Dessalines Ripping the White from the Flag by Madsen Mompremier (Credit: Courtesy of the artist/ Fowler Museum at UCLA)
A vodou ceremony known as the Bois Caiman is said to have sparked the Haitian Revolution. Originally, this indigenous African diasporic religion – later developed in Haiti as a response to slavery – was a worship of the elements: earth, sun, water and air. Vodun worshipers believed that there is a connection between the land of the living and the spirit realm. Death is seen as a transition to the invisible world where their ancestors guide and watch over them on Earth. Over the years, due to misconceptions and characterisations by the West, it has become a stigmatised spiritual practice. During the period of slavery, however, vodou created the environment for people to meet, and share cultural ideals and political alliances. Despite being banned, this did not stop people from worshipping in secret. This act of rebellion provided the foundation for bigger and more open resistance.
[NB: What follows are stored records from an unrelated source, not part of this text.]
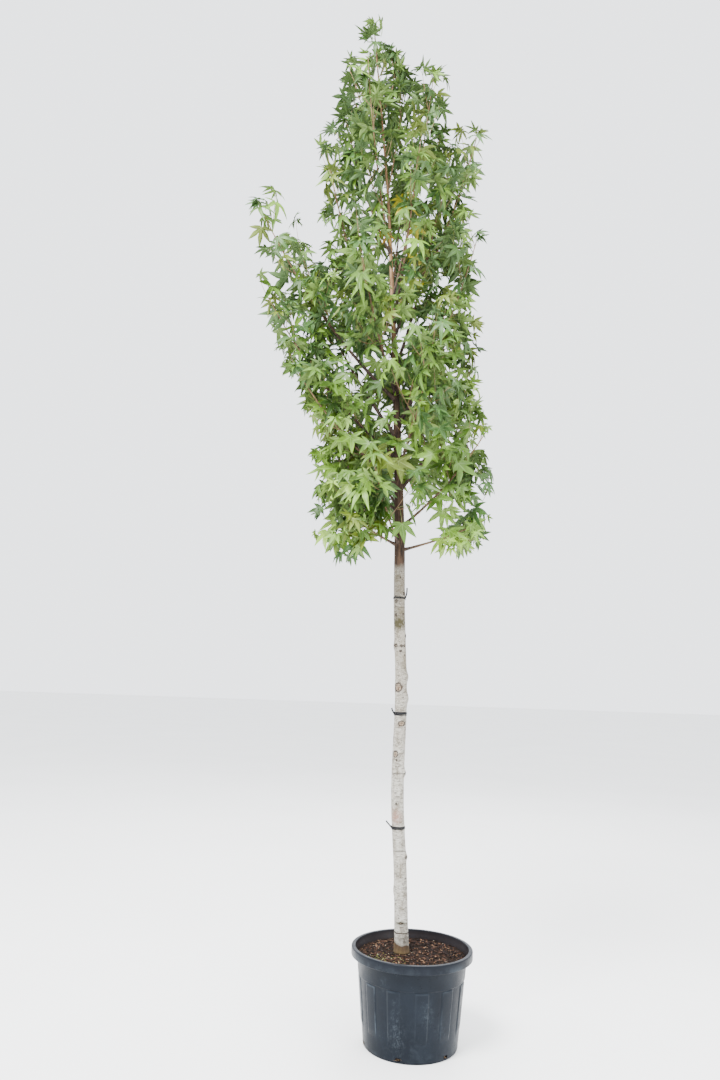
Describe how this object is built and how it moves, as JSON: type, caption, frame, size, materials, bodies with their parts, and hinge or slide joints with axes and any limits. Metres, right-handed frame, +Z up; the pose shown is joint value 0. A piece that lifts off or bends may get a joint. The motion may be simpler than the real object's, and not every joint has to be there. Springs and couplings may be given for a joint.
{
  "type": "potted sweetgum tree",
  "caption": "Young sweetgum tree with a clear pale trunk and a narrow upright leafy crown, standing in a round nursery pot filled with bark mulch.",
  "frame": {"origin": "centre of the pot's flat underside, on the ground", "axes": "+Z up along the trunk; -Y is the front, as pictured; +X is to the right seen from the front"},
  "size_m": [1.2747, 0.9338, 5.1137],
  "materials": {
    "pot": "dark slate blue-grey moulded plastic, slightly dusty, soft sheen",
    "soil": "damp brown bark mulch with tan and grey chips",
    "trunk": "bark under cream whitewash below the crown, bare brown bark above",
    "bough": "dark brown young bark",
    "tie": "black soft tree tie",
    "foliage": "star-shaped green leaves on light brown twigs"
  },
  "bodies": {
    "root": {"bough_back_1": "bough", "bough_back_2": "bough", "bough_back_3": "bough", "bough_back_4": "bough", "bough_centre_tall": "bough", "bough_front_1": "bough", "bough_front_2": "bough", "bough_front_3": "bough", "bough_front_4": "bough", "bough_front_5": "bough", "bough_left_inner": "bough", "bough_left_long": "bough", "bough_left_low": "bough", "bough_left_low_back": "bough", "bough_left_middle": "bough", "bough_left_outer": "bough", "bough_left_tall": "bough", "bough_right_inner": "bough", "bough_right_long": "bough", "bough_right_low": "bough", "bough_right_middle": "bough", "bough_right_rising": "bough", "bough_right_tall": "bough", "bough_top_left": "bough", "bough_top_right": "bough", "foliage_back_1": "foliage", "foliage_back_2": "foliage", "foliage_back_3": "foliage", "foliage_back_4": "foliage", "foliage_centre_tall": "foliage", "foliage_front_1": "foliage", "foliage_front_2": "foliage", "foliage_front_3": "foliage", "foliage_front_4": "foliage", "foliage_front_5": "foliage", "foliage_leader_left": "foliage", "foliage_leader_right": "foliage", "foliage_leader_top": "foliage", "foliage_left_inner": "foliage", "foliage_left_long": "foliage", "foliage_left_low": "foliage", "foliage_left_low_back": "foliage", "foliage_left_middle": "foliage", "foliage_left_outer": "foliage", "foliage_left_tall": "foliage", "foliage_right_inner": "foliage", "foliage_right_long": "foliage", "foliage_right_low": "foliage", "foliage_right_middle": "foliage", "foliage_right_rising": "foliage", "foliage_right_tall": "foliage", "foliage_top_left": "foliage", "foliage_top_right": "foliage", "pot": "pot", "soil": "soil", "tie_high": "tie", "tie_low": "tie", "tie_middle": "tie", "trunk": "trunk"}
  },
  "joints": []
}
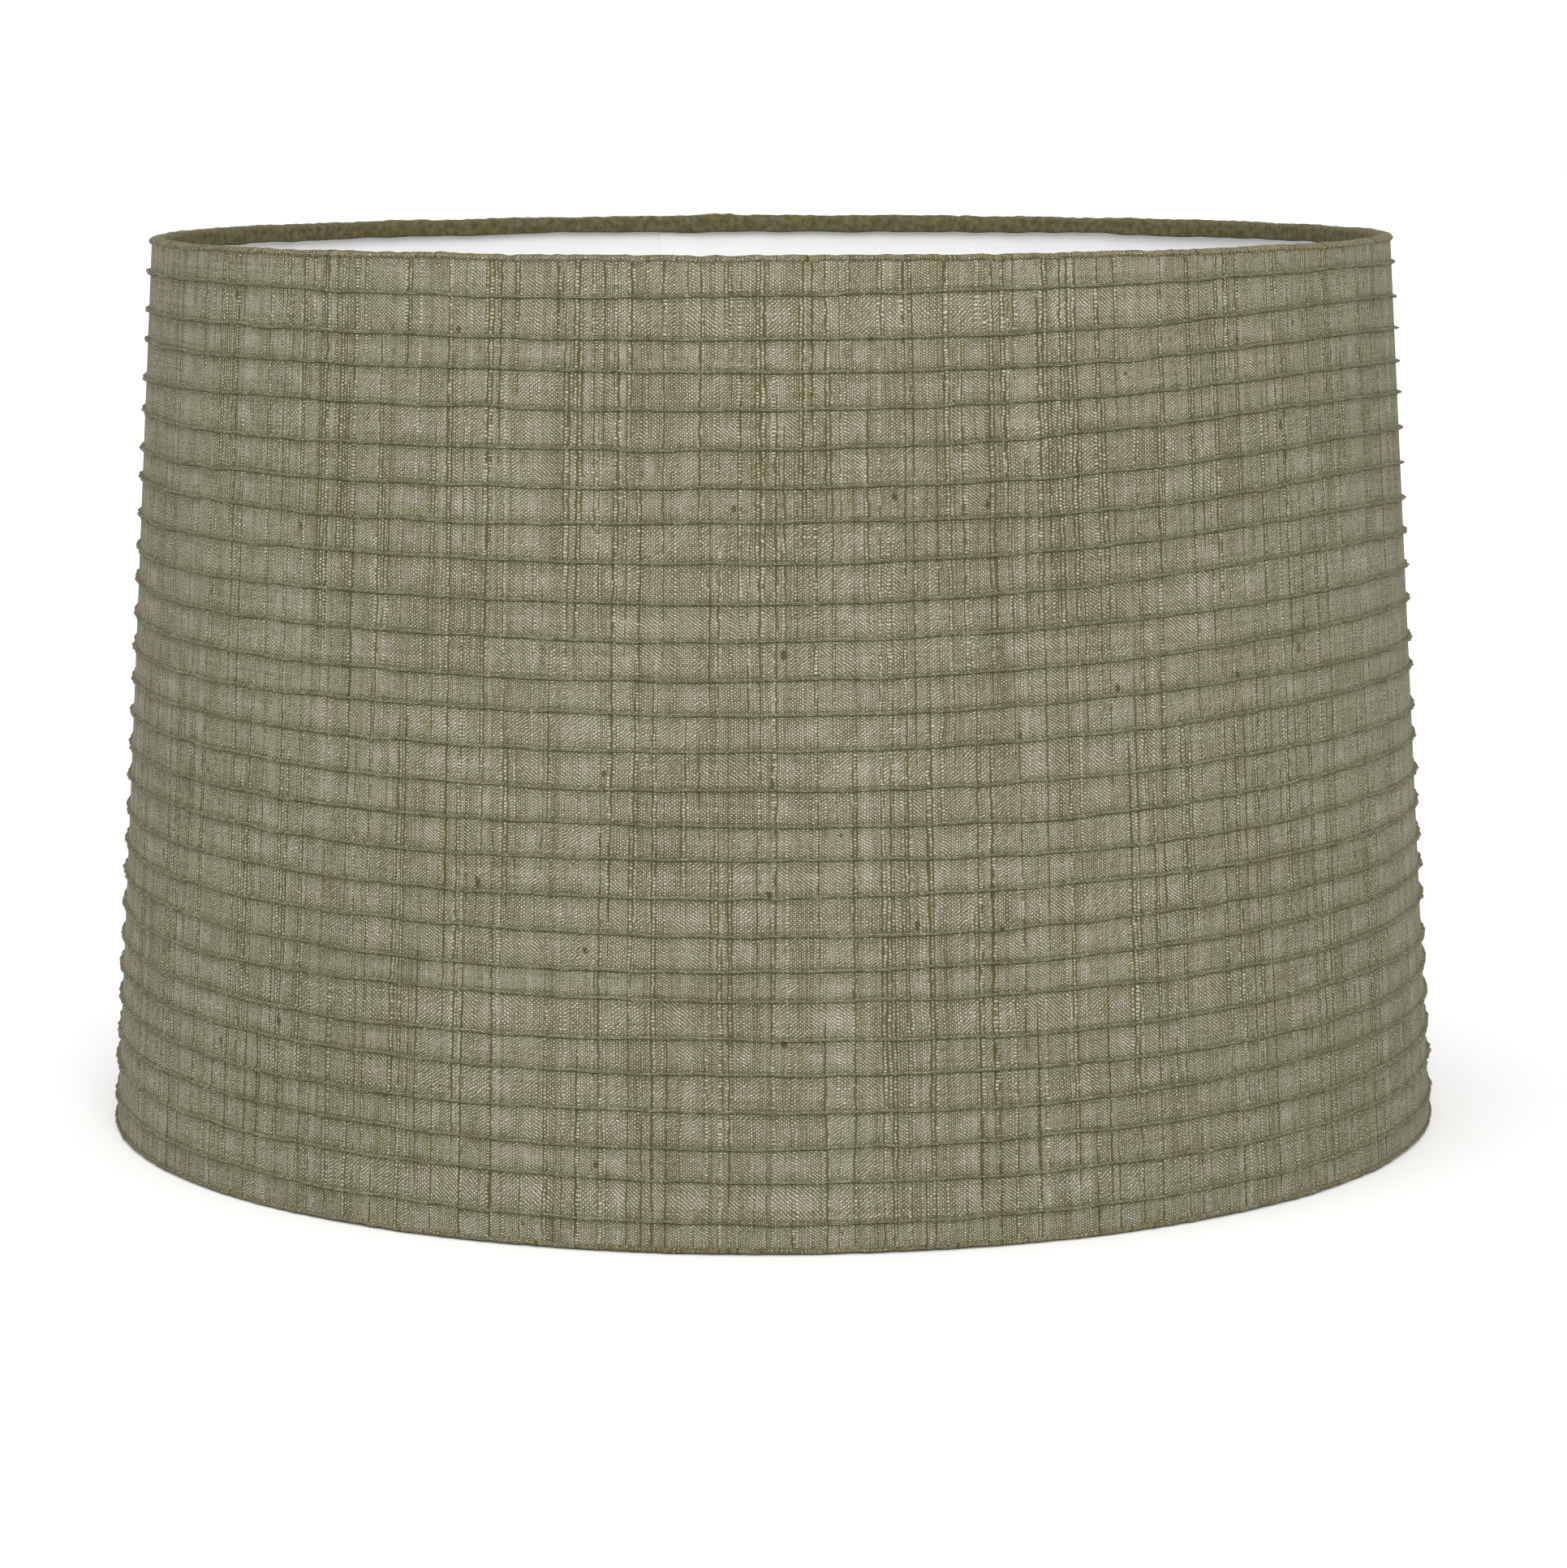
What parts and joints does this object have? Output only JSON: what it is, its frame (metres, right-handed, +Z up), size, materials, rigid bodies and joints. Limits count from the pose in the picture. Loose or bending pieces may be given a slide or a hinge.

Fatiman and Dutty Boukman officiated the secret ceremony which was not only a religious ritual but also a meeting to mobilise the enslaved masses from plantations across the country. They strategised on destroying the “sugar plantation economy and outlined the terms of their liberation”. The ceremony and other vodou rituals that involved both men and women were key in bringing racial solidarity between the diverse population in Haiti that included the enslaved, creoles, Africans, free people of colour and Maroons. “These sacred rituals were spaces for enslaved people to come together and practise their religious and sacred practices from whatever fragments of memory that they could put together or reformulate in this new space.” Eddins also mentions that the shared experience of being commodified as slaves and racialised as black was also part of the radicalisation process.
While history remembers and honours the male heroes, the female freedom fighters are less well known (Credit: Courtesy of the artist, Francois Cauvin)
Independence came at a crippling cost, and the country is still suffering the effects of the revolution. However, it’s important to acknowledge that the brave overthrowing of slavery and the creation of an independent Haiti was a joint victory between men and women. And while many sources exist focusing on the male figures of the Haitian Revolution, recent efforts have been made by historians, scholars, activists, writers and others to locate women’s stories of the revolution, and bring them to light – not only for their contributions to the cause but also to understand their lived experiences.